10–20 min · Brain training Very slowly place the three elements inside one bar. Check that the root lies behind the beat and the ghost sounds smaller than the root as you draw the map in your head.
20–40 min · Real play (the draft full groove) Repeat the draft full bounce groove at BPM 72. First build the backbone with root and ghosts, then lay the 5th and b7 on once comfortable. Learn it on the 4-string, then confirm on the 5-string.
40–50 min · Refine Turn the draft top to bottom a few times and smooth out the rough spots. Today isn't about finishing — it's about setting the direction.
Done when: you can blend swing-16, ghosts, and laid-back into one bar, turn the draft full bounce groove without a break at BPM 72, and play it on both 4- and 5-string.
- Trying all three perfectly at once. A draft is allowed to be rough. Build the backbone first and add color later.

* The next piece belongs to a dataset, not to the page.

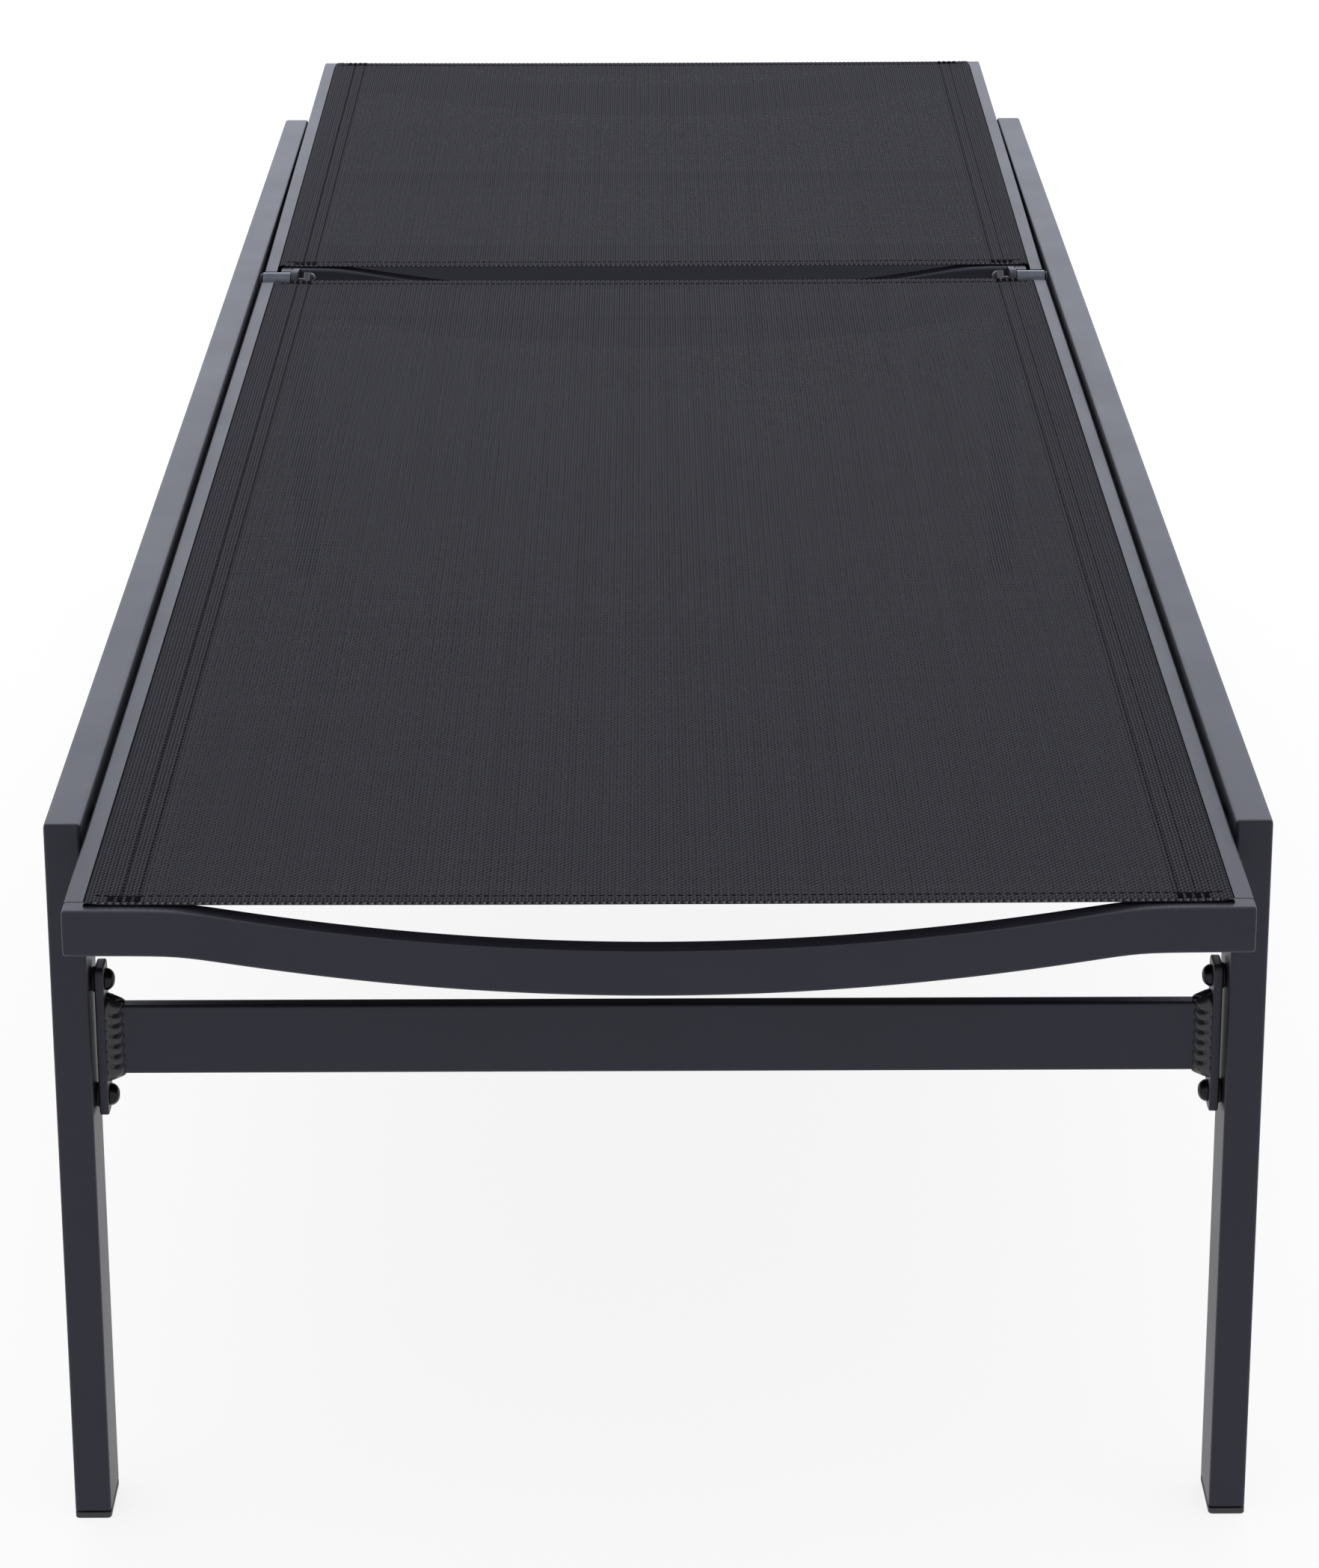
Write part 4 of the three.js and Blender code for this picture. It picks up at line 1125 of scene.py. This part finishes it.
# %% Floor
opal_floor, tree, place = new_material("opal_acrylic_floor_lit_from_below")
cloud = add(tree, "ShaderNodeTexNoise", {"Vector": place, "Scale": 1.2, "Detail": 4})
colour = add(tree, "ShaderNodeMix", {
    0: cloud.outputs["Fac"], 6: linear("#666667"), 7: linear("#6e6e6e"),
}, data_type="RGBA")
skin = add(tree, "ShaderNodeBsdfPrincipled", {
    "Base Color": colour.outputs[2], "Roughness": 0.9, "Specular IOR Level": 0.1,
    "Emission Color": linear("#ffffff"), "Emission Strength": 0.84,
})
shown_by(opal_floor, skin)
FLOOR_RADIUS = 40
angles = np.linspace(0, 2 * math.pi, 96, endpoint=False)
rim = [(FLOOR_RADIUS * math.cos(a), FLOOR_RADIUS * math.sin(a), -0.3 * MM) for a in angles]
floor_mesh = bpy.data.meshes.new("floor")
floor_mesh.from_pydata(rim, [], [tuple(range(len(rim)))])
floor_mesh.materials.append(opal_floor)
floor = bpy.data.objects.new("floor", floor_mesh)
scene.collection.objects.link(floor)
print("floor", 2 * FLOOR_RADIUS, "m across")

# %% Light
world = bpy.data.worlds.new("studio")
world.use_nodes = True
background = world.node_tree.nodes["Background"]
background.inputs["Color"].default_value = linear("#ffffff")
background.inputs["Strength"].default_value = 1.0
scene.world = world
scene.view_settings.view_transform = "Standard"


def softbox(name, place, aim, size, brightness, tint):
    """A square light. brightness is what a mirror would show of it, with 1 as paper white."""
    data = bpy.data.lights.new(name, "AREA")
    data.shape, data.size, data.size_y = "RECTANGLE", size[0], size[1]
    data.energy = brightness * math.pi * size[0] * size[1]
    data.color = linear(tint)[:3]
    made = bpy.data.objects.new(name, data)
    made.location = place
    direction = Vector(aim) - Vector(place)
    made.rotation_mode = "QUATERNION"
    made.rotation_quaternion = direction.to_track_quat("-Z", "Y")
    made.visible_camera = False
    scene.collection.objects.link(made)


softbox("softbox_behind", (0, 5.5, 2.4), (0, 0, 0.6), (6, 3), 1.3, "#dfe6ff")
softbox("softbox_above", (0, 0.4, 3.6), (0, 0, 0.4), (4, 4), 0.4, "#ffffff")

# %% [markdown]
# ## Finish
# Every CAD node should have its finished piece by now. One that is still shown would be painted
# tube, so it gets the powder coat and its name is printed.

# %% Leftover CAD nodes
for name, node in frame["nodes"].items():
    if not node.hide_render:
        node.data.materials.clear()
        node.data.materials.append(powder_coat)
        print("shown CAD node", name)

- Ghosts too strong. A ghost is a dry chka. As big as the root, it makes the groove heavy.
- The laid-back slowing down. It only moves the placement back. Slow the tempo too and it's just slow playing.
- Confusing 5th and b7 spots. The 5th is 3rd string 2nd fret; the b7 is 3rd string 5th fret. Remember them by hand shape.
- Neglecting low B (5-string). Cover the unused low B with the thumb.